Reviews// The LEGO Movie Videogame

Posted 21 Feb 2014 12:27 by
LEGO’s thing for the last few years has been to take a popular movie and make a Construction Block set based on it, and then take that Construction Block set and make a video game of it. Typically someone had already made a video game of the movie beforehand.

But this time around, LEGO has turned everything on its head. Instead of making a game of a Construction Block kit of a someone else’s film, LEGO has made its own movie - and a bloody good one it is too. And then, true to form, they’ve made Construction Block kits of the movie, and a game featuring those same characters. But this time, it seems so much fresher, more exciting and more vital than when they are simply making blocky Indiana Joneses, or bricky Batman.

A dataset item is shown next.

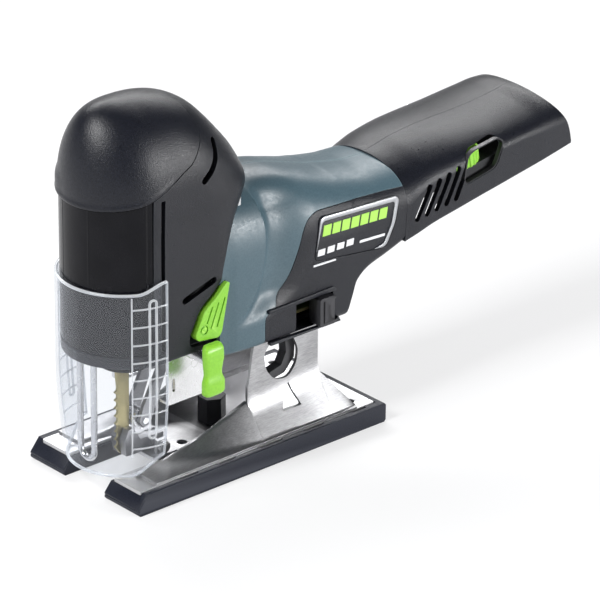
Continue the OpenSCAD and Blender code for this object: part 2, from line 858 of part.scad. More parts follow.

Let me be clear, I’m not usually a fan of this kind of brand extension. I understand when Galaxy might want to make chocolate cakes, or Yorkie might want to do chocolate chip cookies. But take it too far, Louis Vuitton fork lift trucks for instance, and it seems like the avarice of capitalism.

I also see why you might take a Marvel comics character and make a movie, but I can’t see why you would then take that movie, and make a video game featuring characters that look like they were made out of plastic bricks. I mean why plastic bricks, and not bacon? Bacon tastes nice, and it doesn’t hurt like hell when you stand on a piece of it in bare feet.

But who am I to question the wheel of industry? This model has served LEGO well, and it has gone from near financial collapse 10 years ago to being the world’s second largest toy company today. But still, games that look crap on purpose! We’ve spent years moving slowly towards graphical realism in gaming, and now we’re going back to what are basically, huge great pixels and limited colour palettes. C’mon folks!

The strange thing is that for all this graphical primitivism, the LEGO game is actually the closest a game has ever looked to the movie that inspired it. The LEGO (Building Block) Movie Game is, in places, indistinguishable from the LEGO Movie. The same goes for the story too. The game is not one of your free-roaming “sandbox” affairs! Instead you are pushed relentlessly through the scenes and the story of the movie in an on-rails linear fashion.

Sure, after completing any level, you can then replay it in “free Play” mode. But you cannot roam around the environment freely, GTA-style. And although the game is linear, that doesn't mean there isn't plenty to do. A huge amount of the scenery is deformable and, if like me you love games like Ratchet and Clank for exactly that reason, you’ll quickly love the LEGO Movie Game too.

But smashing things isn't just good cathartic destructive fun, it has two purposes. Firstly, it fills your special bar. Once that’s full you get to play a fun rhythm-timing side game. And two, the points you collect can be used as currency to purchase more LEGO Characters.